Requirement. Please give the data below again in full, exactly as it stands.

= = = =

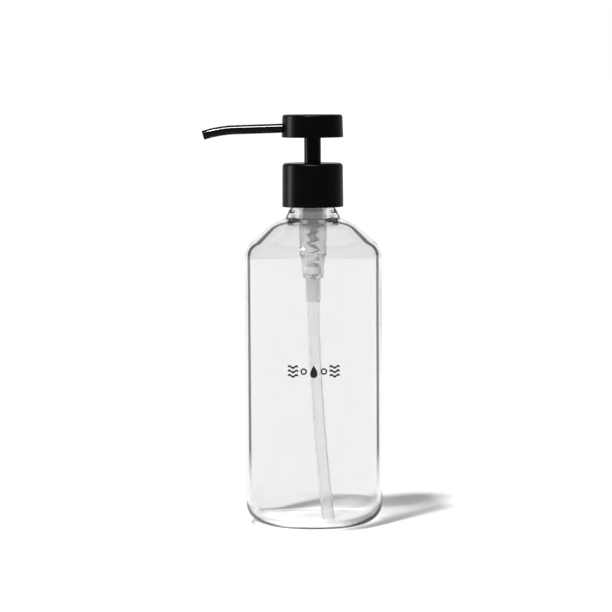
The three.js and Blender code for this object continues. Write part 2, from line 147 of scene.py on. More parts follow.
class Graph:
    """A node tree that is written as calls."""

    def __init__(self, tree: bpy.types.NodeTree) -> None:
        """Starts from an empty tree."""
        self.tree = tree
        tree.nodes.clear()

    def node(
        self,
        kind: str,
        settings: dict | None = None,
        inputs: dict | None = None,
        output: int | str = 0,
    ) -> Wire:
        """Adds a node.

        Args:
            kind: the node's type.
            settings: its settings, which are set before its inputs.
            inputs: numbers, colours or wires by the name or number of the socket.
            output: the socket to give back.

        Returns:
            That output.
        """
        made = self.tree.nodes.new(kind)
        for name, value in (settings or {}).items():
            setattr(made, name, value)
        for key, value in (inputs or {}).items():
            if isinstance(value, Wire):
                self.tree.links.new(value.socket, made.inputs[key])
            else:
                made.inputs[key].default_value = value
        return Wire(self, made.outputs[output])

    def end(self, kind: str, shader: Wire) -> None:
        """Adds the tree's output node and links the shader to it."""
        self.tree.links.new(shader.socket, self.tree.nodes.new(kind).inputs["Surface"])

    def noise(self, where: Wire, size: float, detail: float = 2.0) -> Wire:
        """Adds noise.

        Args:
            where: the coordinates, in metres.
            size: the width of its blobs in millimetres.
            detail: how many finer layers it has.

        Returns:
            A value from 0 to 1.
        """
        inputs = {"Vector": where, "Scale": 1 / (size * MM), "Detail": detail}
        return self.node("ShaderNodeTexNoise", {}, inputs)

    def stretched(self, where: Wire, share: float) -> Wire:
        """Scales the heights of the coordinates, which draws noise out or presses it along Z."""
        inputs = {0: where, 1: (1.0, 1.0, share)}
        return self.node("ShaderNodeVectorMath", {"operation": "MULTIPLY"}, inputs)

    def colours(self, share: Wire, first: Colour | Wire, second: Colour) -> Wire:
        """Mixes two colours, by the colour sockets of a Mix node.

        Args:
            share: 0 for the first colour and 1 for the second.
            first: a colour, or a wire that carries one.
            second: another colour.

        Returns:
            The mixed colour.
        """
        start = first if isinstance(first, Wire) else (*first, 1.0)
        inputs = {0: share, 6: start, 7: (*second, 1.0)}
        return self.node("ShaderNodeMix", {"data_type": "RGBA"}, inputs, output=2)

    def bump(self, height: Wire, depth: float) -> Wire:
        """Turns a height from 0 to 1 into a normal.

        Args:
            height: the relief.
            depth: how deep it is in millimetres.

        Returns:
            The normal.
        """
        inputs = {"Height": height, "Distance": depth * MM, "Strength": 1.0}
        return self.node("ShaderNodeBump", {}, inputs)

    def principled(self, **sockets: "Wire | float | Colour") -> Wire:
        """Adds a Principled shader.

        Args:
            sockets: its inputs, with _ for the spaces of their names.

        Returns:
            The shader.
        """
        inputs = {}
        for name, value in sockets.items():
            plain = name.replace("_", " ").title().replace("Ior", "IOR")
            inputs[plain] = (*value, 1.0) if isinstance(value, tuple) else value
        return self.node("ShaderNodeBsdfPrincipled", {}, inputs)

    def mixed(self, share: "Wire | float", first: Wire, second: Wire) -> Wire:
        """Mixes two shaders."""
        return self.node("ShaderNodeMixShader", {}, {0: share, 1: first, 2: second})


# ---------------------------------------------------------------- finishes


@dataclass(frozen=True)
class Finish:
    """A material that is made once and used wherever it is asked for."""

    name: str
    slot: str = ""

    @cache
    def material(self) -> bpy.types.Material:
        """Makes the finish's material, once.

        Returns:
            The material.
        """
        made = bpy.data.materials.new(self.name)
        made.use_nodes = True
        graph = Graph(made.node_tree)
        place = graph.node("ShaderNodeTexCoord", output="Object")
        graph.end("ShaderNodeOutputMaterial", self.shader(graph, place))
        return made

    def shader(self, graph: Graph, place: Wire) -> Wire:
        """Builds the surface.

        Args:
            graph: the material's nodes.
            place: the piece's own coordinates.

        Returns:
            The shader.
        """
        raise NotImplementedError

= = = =

Finished task.
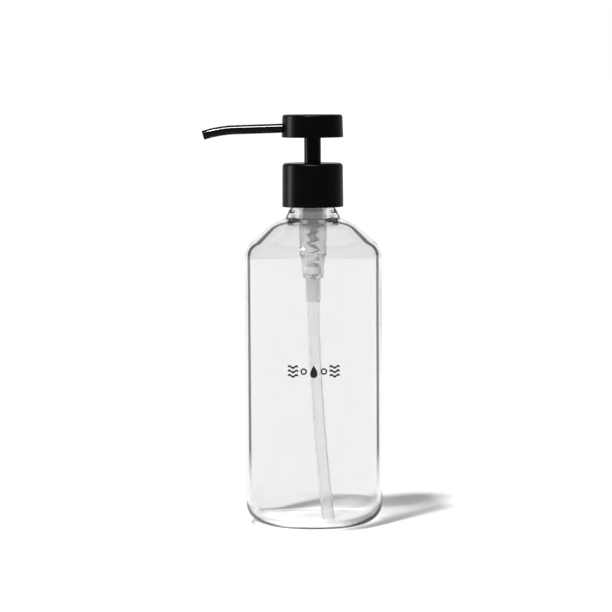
The three.js and Blender code for this object continues. Write part 2, from line 147 of scene.py on. More parts follow.
class Graph:
    """A node tree that is written as calls."""

    def __init__(self, tree: bpy.types.NodeTree) -> None:
        """Starts from an empty tree."""
        self.tree = tree
        tree.nodes.clear()

    def node(
        self,
        kind: str,
        settings: dict | None = None,
        inputs: dict | None = None,
        output: int | str = 0,
    ) -> Wire:
        """Adds a node.

        Args:
            kind: the node's type.
            settings: its settings, which are set before its inputs.
            inputs: numbers, colours or wires by the name or number of the socket.
            output: the socket to give back.

        Returns:
            That output.
        """
        made = self.tree.nodes.new(kind)
        for name, value in (settings or {}).items():
            setattr(made, name, value)
        for key, value in (inputs or {}).items():
            if isinstance(value, Wire):
                self.tree.links.new(value.socket, made.inputs[key])
            else:
                made.inputs[key].default_value = value
        return Wire(self, made.outputs[output])

    def end(self, kind: str, shader: Wire) -> None:
        """Adds the tree's output node and links the shader to it."""
        self.tree.links.new(shader.socket, self.tree.nodes.new(kind).inputs["Surface"])

    def noise(self, where: Wire, size: float, detail: float = 2.0) -> Wire:
        """Adds noise.

        Args:
            where: the coordinates, in metres.
            size: the width of its blobs in millimetres.
            detail: how many finer layers it has.

        Returns:
            A value from 0 to 1.
        """
        inputs = {"Vector": where, "Scale": 1 / (size * MM), "Detail": detail}
        return self.node("ShaderNodeTexNoise", {}, inputs)

    def stretched(self, where: Wire, share: float) -> Wire:
        """Scales the heights of the coordinates, which draws noise out or presses it along Z."""
        inputs = {0: where, 1: (1.0, 1.0, share)}
        return self.node("ShaderNodeVectorMath", {"operation": "MULTIPLY"}, inputs)

    def colours(self, share: Wire, first: Colour | Wire, second: Colour) -> Wire:
        """Mixes two colours, by the colour sockets of a Mix node.

        Args:
            share: 0 for the first colour and 1 for the second.
            first: a colour, or a wire that carries one.
            second: another colour.

        Returns:
            The mixed colour.
        """
        start = first if isinstance(first, Wire) else (*first, 1.0)
        inputs = {0: share, 6: start, 7: (*second, 1.0)}
        return self.node("ShaderNodeMix", {"data_type": "RGBA"}, inputs, output=2)

    def bump(self, height: Wire, depth: float) -> Wire:
        """Turns a height from 0 to 1 into a normal.

        Args:
            height: the relief.
            depth: how deep it is in millimetres.

        Returns:
            The normal.
        """
        inputs = {"Height": height, "Distance": depth * MM, "Strength": 1.0}
        return self.node("ShaderNodeBump", {}, inputs)

    def principled(self, **sockets: "Wire | float | Colour") -> Wire:
        """Adds a Principled shader.

        Args:
            sockets: its inputs, with _ for the spaces of their names.

        Returns:
            The shader.
        """
        inputs = {}
        for name, value in sockets.items():
            plain = name.replace("_", " ").title().replace("Ior", "IOR")
            inputs[plain] = (*value, 1.0) if isinstance(value, tuple) else value
        return self.node("ShaderNodeBsdfPrincipled", {}, inputs)

    def mixed(self, share: "Wire | float", first: Wire, second: Wire) -> Wire:
        """Mixes two shaders."""
        return self.node("ShaderNodeMixShader", {}, {0: share, 1: first, 2: second})


# ---------------------------------------------------------------- finishes


@dataclass(frozen=True)
class Finish:
    """A material that is made once and used wherever it is asked for."""

    name: str
    slot: str = ""

    @cache
    def material(self) -> bpy.types.Material:
        """Makes the finish's material, once.

        Returns:
            The material.
        """
        made = bpy.data.materials.new(self.name)
        made.use_nodes = True
        graph = Graph(made.node_tree)
        place = graph.node("ShaderNodeTexCoord", output="Object")
        graph.end("ShaderNodeOutputMaterial", self.shader(graph, place))
        return made

    def shader(self, graph: Graph, place: Wire) -> Wire:
        """Builds the surface.

        Args:
            graph: the material's nodes.
            place: the piece's own coordinates.

        Returns:
            The shader.
        """
        raise NotImplementedError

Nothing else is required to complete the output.